The goal is to determine whether Roku viewers are purchasing goods on Instacart after they see an ad while watching content. In other words, it will aim to quantify the impact of streaming advertising on product sales.
Early results are promising. Results from pilot partners showed that people who saw an ad on Roku purchased more of the advertised products on Instacart than an average customer.
Importantly, streaming can be an avenue for brands to gain new customers. One personal care brand reported 60% of the people who purchased after seeing an ad were new to the brand. It can also lead to multiple purchases. For a beverage brand, new purchases who saw a Roku ad had a 70% higher repeat rate than average first-time brand buyers on Instacart.
The partnership highlights how two growing consumer modes can be complementary: Watching a streaming program and ordering grocery delivery online. With this, it also underscores the growing number of ad dollars flowing into advertising on streaming platforms, known as CTV, and ecommerce marketplaces, known as retail media.
CTV holds out the promise of combining the ability to reach customers while they are watching TV with the targeting and measurement tools of the internet. Bringing retail media data into the fold only bolsters streamers’ access to data that can help advertisers optimize campaigns to effectively reach customers who are most likely to buy a product.
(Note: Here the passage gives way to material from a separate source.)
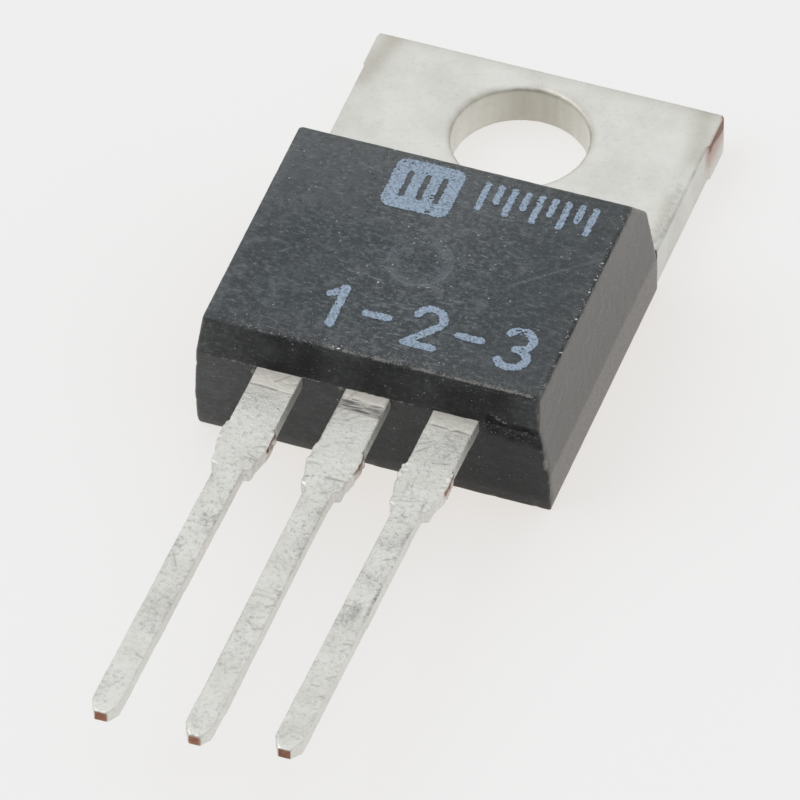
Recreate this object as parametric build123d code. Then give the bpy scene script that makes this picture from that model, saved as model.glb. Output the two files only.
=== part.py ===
from build123d import *
import os

os.makedirs("parts", exist_ok=True)

# A three-lead power transistor with a flat mounting tab, lying on its back. Millimetres.
# The origin is the centre of the mounting hole on the seating plane, which is the flat back
# of the tab. +Z leads away from that plane, +Y to the free end of the tab, -Y along the
# leads, and +X to the emitter lead.

# Header: tab and die pad, the thick gauge of the copper stamping
tab_width = 10.10
tab_thickness = 1.30
tab_corner_radius = 0.10
hole_diameter = 3.86
hole_top_edge_radius = 0.08
hole_bottom_edge_radius = 0.04
hole_to_tab_end = 2.67
ear_length = 1.31
ear_overhang = 0.05
die_pad_width = 8.0
mould_lock_width = 0.35
mould_lock_thickness = 0.65
groove_depth = 0.18
groove_setback = 0.75

# Moulded body
hole_to_body = 3.0
body_length = 9.64
body_bottom_width = 10.20
body_waist_width = 10.24
body_waist_height = 1.35
body_top_width = 9.68
body_top_offset = -0.045
cover_above_leads = 1.05
cover_ahead_of_pad = 2.05
front_foot_setback = 0.42
front_top_setback = 0.37
back_ledge = 0.10
back_draft = 0.32
back_slope_length = 1.03
back_slope_drop = 1.12
corner_radius = 0.07
top_edge_radius = 0.05
bottom_edge_radius = 0.12
pin_mark_diameter = 1.75
pin_mark_depth = 0.03

# Leads, the thin gauge
lead_pitch = 2.54
lead_length = 13.53
lead_thickness = 0.45
lead_top_height = 3.20
wide_lead_width = 1.30
narrow_lead_width = 0.78
dam_stub_width = 1.46
dam_stub_start = 2.10
dam_stub_length = 0.75
shoulder_distance = 3.78
shoulder_neck = 0.90
shoulder_radius = 0.12
tip_width = 0.36
tip_taper_length = 0.40
tip_bevel = 0.05
tip_bevel_length = 0.28
downset_run = 0.80
downset_radius = 0.40
# How far each free end has been bent: sideways, and up
base_lead_bend = (-0.21, 0.02)
collector_lead_bend = (-0.10, 0.01)
emitter_lead_bend = (-0.10, 0.37)

# Bonding pads at the inner ends of the base and emitter leads
bond_pad_width = 2.10
bond_pad_length = 1.25
bond_pad_reach = 2.05
bond_pad_inset = 0.98
lock_notch_radius = 0.22

# Chip, its solder, and the bond wires
die_size = 4.50
die_thickness = 0.28
die_front_gap = 1.10
solder_margin = 0.12
solder_thickness = 0.06
base_wire_diameter = 0.25
base_foot = (-1.35, -1.10)
emitter_wire_diameter = 0.38
emitter_foot = (1.00, -0.60)
wire_foot_length = 0.55
wire_loop_rise = 0.55
wire_loop_run = 0.55
wire_bend_radius = 0.30
wire_foot_squash = 0.5

# Levels and places that follow from the sizes above
body_height = lead_top_height + cover_above_leads
back_y = -hole_to_body
front_y = back_y - body_length
pad_front_y = front_y + cover_ahead_of_pad
tip_y = front_y - lead_length
lead_mid_height = lead_top_height - lead_thickness / 2
die_y = pad_front_y + die_front_gap + die_size / 2
die_bottom = tab_thickness + solder_thickness
die_top = die_bottom + die_thickness
reach = 4 * max(body_length, tab_width, lead_length)


def plan_prism(points, radii, low, high):
    """A closed outline in plan, extruded from one level to another."""
    outline = make_face(FilletPolyline(*points, radius=radii, close=True))
    return extrude(Pos(0, 0, low) * outline, amount=high - low)


def side_prism(points, left, right):
    """A closed (y, z) outline, seen from the side, extruded from left to right."""
    outline = make_face(Polyline(*points, close=True))
    return extrude(Plane.YZ.offset(left) * outline, amount=right - left)


def front_prism(points, front, back):
    """A closed (x, z) outline, seen along +Y, extruded from front to back."""
    outline = make_face(Polyline(*points, close=True))
    return extrude(Plane.XZ.offset(-front) * outline, amount=-(back - front))


def mirrored(points):
    """The right half of an outline, given front to back, closed by its mirror image."""
    return points + [(-x, y) for x, y in reversed(points)]


def tab_and_die_pad():
    """The thick plate: a full-width tab with its hole, then a narrower pad in the body."""
    tab_end = hole_to_tab_end
    half_tab = tab_width / 2
    half_ear = half_tab + ear_overhang
    half_pad = die_pad_width / 2
    half = [
        (half_pad, pad_front_y),
        (half_pad, back_y),
        (half_tab, back_y),
        (half_tab, tab_end - ear_length - ear_overhang),
        (half_ear, tab_end - ear_length),
        (half_ear, tab_end),
    ]
    outline = mirrored(half)
    radii = [tab_corner_radius if y == tab_end else 0.0 for _, y in outline]
    plate = plan_prism(outline, radii, 0, tab_thickness)
    plate -= Cylinder(hole_diameter / 2, 3 * tab_thickness)
    plate = fillet(hole_rims(plate)[-1], hole_top_edge_radius)
    plate = fillet(hole_rims(plate)[0], hole_bottom_edge_radius)
    return plate - mould_locks() - solder_groove()


def hole_rims(plate):
    """The circles as wide as the hole, lowest first."""
    circles = plate.edges().filter_by(GeomType.CIRCLE)
    return circles.filter_by(lambda rim: abs(rim.radius - hole_diameter / 2) < 1e-4).sort_by(Axis.Z)


def mould_locks():
    """Rebates under the pad's two long edges, which the moulding wraps to grip the pad."""
    half_pad = die_pad_width / 2
    depth = tab_thickness - mould_lock_thickness
    rebate = Pos((half_pad - mould_lock_width / 2), (pad_front_y + back_y) / 2, depth / 2)
    box = Box(mould_lock_width, back_y - pad_front_y, depth)
    right = rebate * box
    return right + mirror(right, Plane.YZ)


def solder_groove():
    """A V groove across the pad's top, which stops solder and moisture from creeping."""
    middle = back_y - groove_setback
    points = [
        (middle - groove_depth, tab_thickness),
        (middle, tab_thickness - groove_depth),
        (middle + groove_depth, tab_thickness),
    ]
    return side_prism(points, -die_pad_width, die_pad_width)


def lead_outline(axis_x, bend, inner):
    """A lead in plan: its inner half-outline, then the dam-bar stub, shoulder and tip."""
    stub_end = dam_stub_start + dam_stub_length
    shoulder = shoulder_distance
    stations = inner + [
        (0.0, wide_lead_width, 0.0),
        (dam_stub_start, wide_lead_width, 0.0),
        (dam_stub_start + 0.08, dam_stub_width, 0.0),
        (stub_end, dam_stub_width, 0.0),
        (shoulder - 0.35, wide_lead_width * shoulder_neck, shoulder_radius),
        (shoulder, wide_lead_width * shoulder_neck, shoulder_radius),
        (shoulder + 0.02, narrow_lead_width, shoulder_radius / 2),
        (lead_length - tip_taper_length, narrow_lead_width, 0.0),
        (lead_length, tip_width, 0.0),
    ]

    def side(sign):
        lean = [max(0.0, distance) / lead_length * bend[0] for distance, _, _ in stations]
        return [
            (axis_x + lean[i] + sign * width / 2, front_y - distance)
            for i, (distance, width, _) in enumerate(stations)
        ]

    radii = [radius for _, _, radius in stations]
    return side(1) + side(-1)[::-1], radii + radii[::-1]


def lead_band(line):
    """The thin gauge in side view along a (y, z) centre line, as wide as any lead."""
    strip = Plane.YZ.offset(-reach) * trace(line, lead_thickness)
    return extrude(strip, amount=2 * reach)


def tip_bevels(bend):
    """Two wedges that thin a lead's tip above and below."""
    wedges = Part()
    for side in (1, -1):
        face = lead_mid_height + side * lead_thickness / 2 + bend[1]
        points = [
            (tip_y + tip_bevel_length, face),
            (tip_y - tip_bevel_length, face - side * 2 * tip_bevel),
            (tip_y - tip_bevel_length, face + side * lead_thickness),
            (tip_y + tip_bevel_length, face + side * lead_thickness),
        ]
        wedges += side_prism(points, -reach, reach)
    return wedges


def collector_header():
    """Tab, die pad and centre lead in one piece; the lead steps up to the lead plane."""
    root_height = tab_thickness - lead_thickness / 2
    step_start = pad_front_y - lead_thickness / 2
    line = FilletPolyline(
        (pad_front_y + lead_thickness, root_height),
        (step_start, root_height),
        (step_start - downset_run, lead_mid_height),
        (front_y, lead_mid_height),
        (tip_y, lead_mid_height + collector_lead_bend[1]),
        radius=[downset_radius, downset_radius, 0.0],
    )
    root = [(front_y - pad_front_y - lead_thickness, wide_lead_width, 0.0)]
    points, radii = lead_outline(0.0, collector_lead_bend, root)
    lead = plan_prism(points, radii, 0, 2 * body_height) & lead_band(line)
    return tab_and_die_pad() + (lead - tip_bevels(collector_lead_bend))


def outer_lead(side, bend):
    """The base lead (side -1) or the emitter lead (side 1) with its bonding pad."""
    axis_x = side * lead_pitch
    line = Polyline(
        (front_y + bond_pad_reach, lead_mid_height),
        (front_y, lead_mid_height),
        (tip_y, lead_mid_height + bend[1]),
    )
    points, radii = lead_outline(axis_x, bend, [(-bond_pad_reach, wide_lead_width, 0.0)])
    lead = plan_prism(points, radii, 0, 2 * body_height) & lead_band(line)
    pad_x = axis_x + side * (bond_pad_inset - bond_pad_width / 2)
    pad_y = front_y + bond_pad_reach - bond_pad_length / 2
    pad = Pos(pad_x, pad_y, lead_mid_height) * Box(bond_pad_width, bond_pad_length, lead_thickness)
    notch_x = axis_x + side * bond_pad_inset
    notch = Pos(notch_x, pad_y, lead_mid_height) * Cylinder(lock_notch_radius, 2 * lead_thickness)
    return lead - tip_bevels(bend) + pad - notch


def silicon_die():
    """The chip, flat on its solder."""
    place = Pos(0, die_y, die_bottom + die_thickness / 2)
    return place * Box(die_size, die_size, die_thickness)


def die_attach_solder():
    """The solder layer, a little wider than the chip."""
    width = die_size + 2 * solder_margin
    place = Pos(0, die_y, tab_thickness + solder_thickness / 2)
    return place * Box(width, width, solder_thickness)


def bond_wire(side, diameter, foot, chip, lead):
    """A wire from the chip, over a rounded loop, to a lead's pad; it kinks at both heels."""
    lift = diameter * (0.5 - wire_foot_squash / 4)
    start = Vector(foot[0], die_y + foot[1], die_top + lift)
    pad_x = side * (lead_pitch + bond_pad_inset - bond_pad_width / 2)
    pad_y = front_y + bond_pad_reach - bond_pad_length / 2
    end = Vector(pad_x, pad_y, lead_top_height + lift)
    along = Vector(end.X - start.X, end.Y - start.Y, 0).normalized()
    top = lead_top_height + wire_loop_rise
    first_top = start + along * (wire_foot_length + wire_loop_run)
    last_top = end - along * (wire_foot_length / 2 + wire_loop_run)
    path = FilletPolyline(
        start - along * wire_foot_length / 2,
        start + along * wire_foot_length / 2,
        Vector(first_top.X, first_top.Y, top),
        Vector(last_top.X, last_top.Y, top),
        end - along * wire_foot_length / 2,
        end + along * wire_foot_length / 2,
        radius=[0.0, wire_bend_radius, wire_bend_radius, 0.0],
    )
    section = Plane(origin=path @ 0, z_dir=path % 0) * Circle(diameter / 2)
    return sweep(section, path=path, transition=Transition.RIGHT) - chip - lead


def body_envelope():
    """The moulding's outer form: its side view and its front view, each extruded, meet."""
    side_view = [
        (front_y + front_foot_setback, 0),
        (front_y, lead_top_height),
        (front_y + front_top_setback, body_height),
        (back_y - back_ledge - back_draft - back_slope_length, body_height),
        (back_y - back_ledge - back_draft, body_height - back_slope_drop),
        (back_y - back_ledge, tab_thickness),
        (back_y, tab_thickness),
        (back_y, 0),
    ]
    front_view = [
        (body_bottom_width / 2, 0),
        (body_waist_width / 2, body_waist_height),
        (body_top_offset + body_top_width / 2, body_height),
        (body_top_offset - body_top_width / 2, body_height),
        (-body_waist_width / 2, body_waist_height),
        (-body_bottom_width / 2, 0),
    ]
    shape = side_prism(side_view, -reach, reach)
    shape &= front_prism(front_view, front_y - reach, back_y + reach)
    return soften(shape)


def soften(shape):
    """Small mould radii: the foot, then the upright front corners, then the top edges."""
    foot = shape.faces().sort_by(Axis.Z)[0].edges()
    foot = foot.filter_by(lambda edge: edge.center().Y < back_y - 1e-3)
    shape = fillet(foot, bottom_edge_radius)
    upright = shape.edges().filter_by(lambda edge: edge.bounding_box().size.Z > 0.5)
    corners = upright.filter_by(lambda edge: edge.center().Y < (front_y + back_y) / 2)
    shape = fillet(corners, corner_radius)
    top = shape.faces().sort_by(Axis.Z)[-1]
    return fillet(top.edges(), top_edge_radius)


def moulded_body(contents):
    """The epoxy moulding, cast round everything it holds."""
    mark_y = (front_y + front_top_setback + back_y - back_ledge - back_draft - back_slope_length) / 2
    mark = Pos(0, mark_y, body_height) * Cylinder(pin_mark_diameter / 2, 2 * pin_mark_depth)
    body = body_envelope() - mark
    for piece in contents:
        body -= piece
    return body


header = collector_header()
base = outer_lead(-1, base_lead_bend)
emitter = outer_lead(1, emitter_lead_bend)
die = silicon_die()
solder = die_attach_solder()
base_wire = bond_wire(-1, base_wire_diameter, base_foot, die, base)
emitter_wire = bond_wire(1, emitter_wire_diameter, emitter_foot, die, emitter)

nodes = {
    "collector_header": header,
    "base_lead": base,
    "emitter_lead": emitter,
    "silicon_die": die,
    "die_attach_solder": solder,
    "base_bond_wire": base_wire,
    "emitter_bond_wire": emitter_wire,
}
nodes["moulded_body"] = moulded_body(list(nodes.values()))

for name, shape in nodes.items():
    shape.label = name
    export_step(shape, f"parts/{name}.step")
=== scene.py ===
import math
from collections import namedtuple

import bmesh
import bpy
import numpy as np
from mathutils import Matrix, Vector


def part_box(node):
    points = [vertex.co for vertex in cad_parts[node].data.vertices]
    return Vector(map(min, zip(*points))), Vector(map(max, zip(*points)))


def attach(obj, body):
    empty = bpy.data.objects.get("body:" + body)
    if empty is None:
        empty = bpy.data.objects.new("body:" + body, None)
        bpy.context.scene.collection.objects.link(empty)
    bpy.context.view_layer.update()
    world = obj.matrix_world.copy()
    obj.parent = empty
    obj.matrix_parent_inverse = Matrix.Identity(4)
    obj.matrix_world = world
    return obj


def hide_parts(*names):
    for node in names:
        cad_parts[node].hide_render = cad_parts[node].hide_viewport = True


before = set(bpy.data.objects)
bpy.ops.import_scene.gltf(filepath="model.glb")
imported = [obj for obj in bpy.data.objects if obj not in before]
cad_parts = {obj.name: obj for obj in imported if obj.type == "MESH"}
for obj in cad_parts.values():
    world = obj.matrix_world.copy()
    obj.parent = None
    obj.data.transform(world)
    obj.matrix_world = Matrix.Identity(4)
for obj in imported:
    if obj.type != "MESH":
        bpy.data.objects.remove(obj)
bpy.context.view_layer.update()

# Sizes below are millimetres in the frame's axes: -Y along the leads, +Z up from the seat.
MM = 0.001
SKIN = 0.004         # how far the moulding's visible skin lies inside the CAD's faces
TOP_SKIN = 0.014     # the same for its top, which leaves room for the ink


def corners_mm(node):
    """A CAD node's lowest and highest corners, in millimetres."""
    return tuple(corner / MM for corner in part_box(node))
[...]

“Our goal is to help marketers get more of what they love in TV,” said Alison Levin, Vice President of Ad Revenue and Marketing Solutions, Roku. “Our partnership with Instacart makes it easier to measure actual return on advertising spend in ecommerce and meet consumers where they are – streaming TV.”
This is the first streaming TV partnership for Instacart, while Roku has also partnered with Best Buy to bring in data that is specific to consumer electronics. Disney and Kroger also recently struck a measurement-focused partnership.
Initially, retail media was defined in part by the fact that the powerful first-party data it leverages is confined to the marketplace on which it originates. These streaming-focused partnerships show that it is quickly evolving to power advertising on other media channels, as well.